I know that true freedom is numbness to anything that does not reach toward truth, anything that says, “Yes, this life is just what it is; so I will make it as good as possible and enjoy that kind of happiness.” The life even at its best is NOT the best, and the happiness is not REAL happiness. They are distractions, and though the end result is pointing toward a truth that human beings are perfect and beautiful creations, they are not in and of themselves sufficient for us to grab hold of that truth.

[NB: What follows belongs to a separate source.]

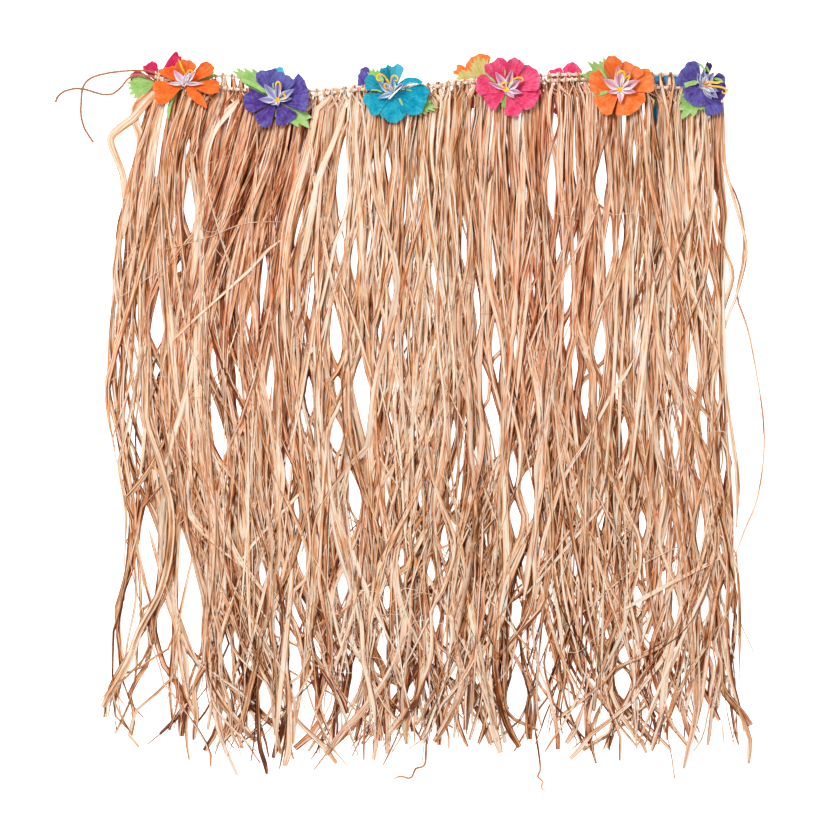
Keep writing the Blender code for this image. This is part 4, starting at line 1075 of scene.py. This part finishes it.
# --- Front flowers -------------------------------------------------------------------------
# Six more stand on the front of the waist: a ring of cloth petals over toothed leaves, a folded
# star of stiff sheer cloth in the middle and curled stamens of yellow felt, all on one stitch.
# Petals as direction, half width, reach, squareness, longer side, rise and paleness; folds of
# petal cloth as width and X, Y, z from the hub; leaves as teeth; leaf strips as width, z and
# X, Y from the hub; star points as direction, half width, reach and rise; white edges of the
# star and stamens as width and X, Y, z from the hub
FRONT_FLOWERS = (
    {"colour": "orange", "hub": (-276.2, 378),
     "petals": ((136, 23, 28, 0.12, 0.22, 9, -0.1), (86, 34, 27, 0.15, -0.05, 16, 0.05),
                (33, 16, 39, 0.2, 0, 14, -0.08), (-7, 16, 41, 0.2, 0.06, 8, -0.12),
                (-47, 25, 40, 0.78, 0.05, 3, -0.12), (201, 28, 37, 0.16, 0, 5, -0.15)),
     "leaves": (((8, 33), (15, 37), (23, 38), (29, 33)),),
     "strips": ((4.0, 20.5, ((-2, -4), (-8, -6), (-12, -12), (-16, -21), (-18, -30),
                             (-18.5, -39))),),
     "star": ((127, 20, 19, 14), (92, 20, 9, 10), (66, 20, 15, 15), (45, 17, 20, 16),
              (179, 9, 19, 7), (1, 8, 23, 7), (-90, 80, 3, 4)),
     "stamens": ((2.2, ((1.9, 5.0, 26), (1, 12, 34), (-1.9, 17.9, 39), (-3.8, 23, 42),
                        (-5.8, 27.1, 44))),
                 (1.8, ((2.6, 6, 27), (3.6, 12.1, 34), (5.8, 14.9, 37), (8.7, 14.7, 38),
                        (10.5, 12.4, 37), (9.6, 8.6, 34))))},
    {"colour": "purple", "hub": (-170, 358.8),
     "petals": ((180, 26, 38, 0.14, 0, 6, 0), (113, 24, 38, 0.12, 0, 12, 0.25),
                (74, 31, 32, 0.1, 0, 15, 0.3), (14, 38, 38, 0.06, 0.08, 12, 0.1),
                (-62, 31, 29, 0.12, 0, 4, 0), (234, 22, 34, 0.14, 0, 4, 0.02)),
     "leaves": (((119, 42), (127, 48), (134.5, 55), (140.5, 61), (146, 63), (150, 50)),
                ((-66, 29.5), (-51, 39), (-40, 49), (-25, 44), (-13.5, 36))),
     "strips": ((1.8, 31, ((-3.6, 13.4), (-4.3, 17), (-4.2, 21.5))),
                (5.0, 31, ((-41, 24), (-30, 19.5), (-20, 14.5), (-11, 9))),
                (3.2, 19.5, ((-2.6, -9), (-1.4, -13), (-0.8, -18.5)))),
     "star": ((128, 18, 24, 14), (84, 17, 21, 17), (33, 17, 24, 13), (176, 17, 21, 10),
              (8, 12, 18, 9), (215, 40, 8, 5), (-80, 50, 6, 4)),
     "stamens": ((4.4, ((-1.5, -1.3, 25), (0.5, 1, 27), (1.9, 3.2, 29))),
                 (1.9, ((1.3, 1.9, 27), (3.2, 7, 32), (4.5, 13.4, 38), (3.8, 18.6, 42), (1.9, 20.7, 43),
                        (-0.6, 18.5, 43), (-1.5, 14.1, 41))),
                 (1.8, ((3.2, 5.8, 31), (6.4, 7.9, 33), (8.9, 6.2, 34), (9.6, 3.2, 34), (7.7, 1.2, 33),
                        (5.8, 1.9, 32))))},
    {"colour": "turquoise", "hub": (-37.3, 367.8),
     "petals": ((107, 16, 31, 0.14, 0, 17, 0), (80, 16, 32, 0.12, -0.03, 19, 0.75),
                (156, 17, 35, 0.14, 0, 13, 0), (208, 28, 35, 0.16, 0, 6, 0),
                (-88, 34, 33, 0.12, 0, 4, 0), (-20, 38, 40.5, 0.28, 0.08, 7, -0.1)),
     "folds": ((6.2, ((3, 3, 28), (10, 9.5, 32), (17, 13.8, 35), (25.5, 13.4, 37), (34, 11, 38))),),
     "leaves": (((-2, 39), (-7, 42), (-13, 46), (-18, 56), (-23, 53), (-27, 47), (-32, 46),
                 (-39, 42)),),
     "strips": ((1.8, 30, ((-26.2, 3.2), (-18.5, 2.9), (-12.1, 0.6))),
                (2.6, 27, ((7.3, -6), (8.9, -9.6), (10.7, -14))),
                (1.8, 28.5, ((15.3, 3.8), (18.5, 3.2), (21.7, 1.9)))),
     "star": ((145, 20, 21, 13), (92, 22, 16, 17), (40, 13, 17, 17), (200, 14, 19, 8),
              (236, 16, 10, 6), (120, 14, 12, 12), (20, 40, 3, 4)),
     "edges": ((1.7, ((-5.5, -7.6, 28), (2, -0.5, 33), (11.5, 7.7, 39))),
               (3.0, ((10, 6.4, 27), (16, 9.4, 30), (24, 9.6, 33)))),
     "stamens": ((2.4, ((1.9, 1.3, 26), (-1.9, 7, 32), (-5.8, 12.8, 38), (-9.6, 17.9, 42))),
                 (1.7, ((-5.8, 12.8, 38), (-9.6, 17.9, 42), (-14.1, 20.4, 43), (-17.9, 18.5, 43),
                        (-18.5, 15.3, 42), (-15.7, 12.9, 41), (-12.9, 15.2, 41))),
                 (1.7, ((-1.9, 8.3, 33), (-2.2, 14.1, 38), (-0.6, 17.9, 41), (2.6, 18.8, 42),
                        (5.5, 16.2, 42), (4.5, 13, 41), (1.7, 13.6, 40))),
                 (1.6, ((-4, 5.4, 31), (-7.7, 4.7, 33), (-9.8, 7, 35), (-8.6, 9.8, 37),
                        (-5.5, 10.2, 37))))},
    {"colour": "pink", "hub": (93.3, 370.8),
     "petals": ((116, 25, 38, 0.14, 0, 13, 0.06), (75, 20, 37, 0.14, -0.05, 16, 0.1),
                (30, 32, 40, 0.16, 0, 12, 0.1), (-20, 30, 37, 0.18, 0.08, 6, 0.03),
                (-71, 25, 31, 0.1, 0, 4, 0), (214, 25, 29, 0.12, 0, 4, 0),
                (168, 23, 37, 0.16, 0, 9, 0.04)),
     "leaves": (((-99, 21), (-108, 20), (-117, 16)), ((-76, 29), (-80, 31), (-84, 29))),
     "strips": ((1.7, 33, ((-2.6, 23.5), (-2.4, 20), (-2.6, 16.6))),
                (2.3, 30, ((-25.6, 19.2), (-19.8, 14.7), (-13.2, 8.7))),
                (2.4, 24.5, ((8.3, -9.5), (11.5, -12), (14.7, -13.8)))),
     "star": ((124, 17, 25, 14), (77, 16, 24, 16), (38, 19, 20.5, 13), (-11, 17, 17.5, 9),
              (158, 9, 24, 8), (-48, 24, 12.5, 6), (-110, 45, 5, 4)),
     "stamens": ((6.0, ((-5, 2.2, 26), (-1.5, 1.4, 27), (2, 0.8, 27))),
                 (1.9, ((1.3, 3.2, 28), (3.2, 7.7, 33), (7, 11.5, 38), (12.1, 13.7, 41),
                        (16.8, 12.6, 42), (17.6, 10.2, 41), (15.3, 8.9, 40))),
                 (2.4, ((-1.9, 2.6, 28), (-6.4, 4.5, 30), (-5.8, 7.7, 33), (-1.9, 8.7, 34),
                        (1.3, 7.7, 34))),
                 (1.6, ((3.2, 7.7, 33), (4.6, 12, 37), (5.8, 15.3, 40))))},
    {"colour": "orange", "hub": (222.6, 371.3),
     "petals": ((162, 29, 37, 0.18, -0.04, 9, 0.02), (108, 21, 39, 0.2, 0, 17, 0.05),
                (63, 30, 33, 0.14, -0.05, 15, 0.12), (20, 26, 40, 0.18, 0, 12, 0.08),
                (-53, 48, 31, 0.12, 0, 4, 0.02), (222, 29, 34, 0.16, 0, 4, 0.03)),
     "leaves": (((108, 38), (117, 43), (125, 42), (133, 47), (138.5, 51), (149, 43), (157.5, 50)),),
     "strips": ((2.6, 31, ((-24.3, 24.9), (-19.5, 18.5), (-15.3, 12.5))),
                (4.2, 27, ((-30.7, -5.8), (-22.4, -4.2), (-13.4, -1.9)))),
     "star": ((149, 21, 24, 12), (97, 20, 27.5, 16), (62.7, 17, 24, 15), (26, 19, 25, 12),
              (-10, 18, 18.5, 9), (-88, 22, 16, 6), (193, 22, 14.5, 7), (-50, 22, 8, 5)),
     "stamens": ((5.2, ((-2.8, 1.2, 26), (0, 0.8, 27), (3, 0.8, 27))),
                 (2.2, ((1.3, 2.6, 28), (3.5, 8.9, 34), (4.7, 15.3, 39), (3.2, 19.6, 42),
                        (-0.6, 20.3, 43), (-3.8, 17.8, 42), (-3.5, 14.3, 41))),
                 (1.9, ((3.8, 9.6, 34), (7, 14.1, 38), (9.8, 15.3, 40), (9.6, 12.5, 39),
                        (7, 10.5, 38))))},
    {"colour": "purple", "hub": (317, 374.8),
     "petals": ((140, 40, 32, 0.16, 0, 13, 0.2), (231, 49, 24, 0.14, 0, 5, 0.2),
                (-62, 22, 36, 0.16, 0, 5, 0.15), (-4, 46, 27, 0.16, 0, 12, 0),
                (75, 9, 28, 0.2, 0, 17, -0.2)),
     "leaves": (((199, 28), (211, 32), (223.5, 38), (236.5, 45), (253.5, 36), (266, 27), (276, 30)),),
     "strips": ((5.4, 29, ((-23, 0.8), (-15.3, 3.4), (-5.8, 5.4))),
                (2.8, 39, ((-6, 26.2), (-1.3, 22.4), (2.6, 16.6))),
                (2.4, 38, ((2.6, 23.4), (5, 19.5), (7, 15.3))),
                (3.0, 37, ((12.1, 8.6), (17.9, 7.7), (23, 4.5)))),
     "star": ((114, 22, 17, 14), (90, 22, 19, 17), (52, 24, 20, 18), (72, 22, 15, 16),
              (-40, 20, 22, 17), (-58, 18, 18, 13), (-20, 22, 18, 17), (170, 60, 4, 4)),
     "stamens": ((2.6, ((0, 3.2, 30), (5.1, 4.7, 38), (10.2, 4.1, 42), (15.3, 3.4, 44),
                        (20.7, 4.9, 45))),
                 (2.1, ((0.6, 0, 30), (6.4, 0.6, 38), (12.8, -0.6, 43), (19.2, -1.5, 45),
                        (23.6, -3.2, 46), (25.8, -6.1, 46), (24.3, -8.7, 46), (21.5, -8.3, 46),
                        (21.1, -5.8, 46))))},
)
LEAF_Z = 19.3                       # on the stitches and the front cord
PETAL_Z = 20.6
STAR_Z = 23.2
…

Those who are beneath others look up to those above them and so they hold on to the hope that if they can reach higher they will take part in that supreme joy of being perfect and being more close to what we all innately feel we should be. Those near the top, however, look above them and see nothing but an endless road, leading toward a lit point that never grows, that is infinitely far away. It is there, it exists, but no one can reach it. There are always mistakes that hold us back, always wrongs that distract us, and so we can never reach even the FULL potential of a human being during the years we are alive. At that point, they begin to ask themselves, “If we cannot reach that point while we are alive, then why try at all?” Like students year after year studying for an exam; once you “pass” you are told that it is a placement exam with an infinite amount of questions and there is not way to finish all of them and get 100%. You can neither pass nor fail, you just “do your best” and then it’s over. Like life, doing your best then dying seems grim for those who don’t like the idea of running a wheel and going nowhere.
Where else can I put my hope? I suppose I’m not sure I believe or not in God, the source and end of my energy and objectives—and therein the problem lies.